The Selic, Brazil's reference key interest rate. will only begin to fall when inflation approaches the 4.5% center-point of the government's annual target, Brazilian Finance minister, Guido Mantega, said on Wednesday, August 20.

"Until this happens, only then will interest rates be reduced," Mantega said in a nationally broadcast radio interview. He added that Brazil's retail inflation would end 2008 at between 6% and 6.5%. The official IPCA index ended July at a 12-month rate of 6.37% fueled by food prices.

Brazil's central bank has raised the country's reference Selic interest rate by 1.75 percentage points so far this year to 13% annually in an effort to curb inflation pressure brought by elevated food and fuels prices.

In the minutes of its July monetary policy meeting, the Central Bank said it would aim to bring inflation to the 4.5% center-point of the government's official target range by the end of 2009.
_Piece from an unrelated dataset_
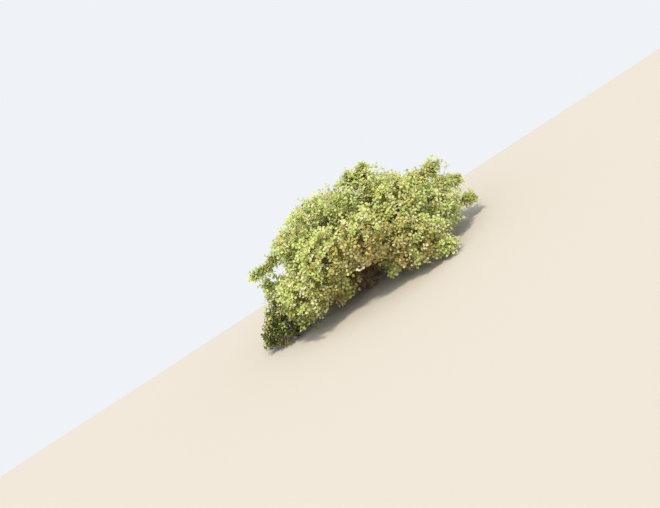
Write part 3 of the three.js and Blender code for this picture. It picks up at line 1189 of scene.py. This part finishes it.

Brazil's inflation targeting program permits a margin of tolerance of two percentage points on either side of the center point, allowing annual inflation up to 6.5%.

Mantega Wednesday said the government was considering reducing the pace of economic growth in an effort to maintain sustainable long-term growth.

"We're moderating the pace of economic growth to adapt to a situation of international stress," said Mantega who estimated economic growth would end 2008 at between 4% and 4.5%. This means bringing domestic consumption growth down to around 6.5% from current 8% levels.

Brazilian President Luiz Inácio Lula da Silva administration has been criticized by the private sector for not doing enough to control inflation through a reduction in government spending, but Minister Mantega said current levels of outlays were "adequate."

"We are diminishing spending as a percentage of growth," he said. "GDP has been growing at a rate of around 5.5% and spending has grown at a rate of around 4%," he insisted.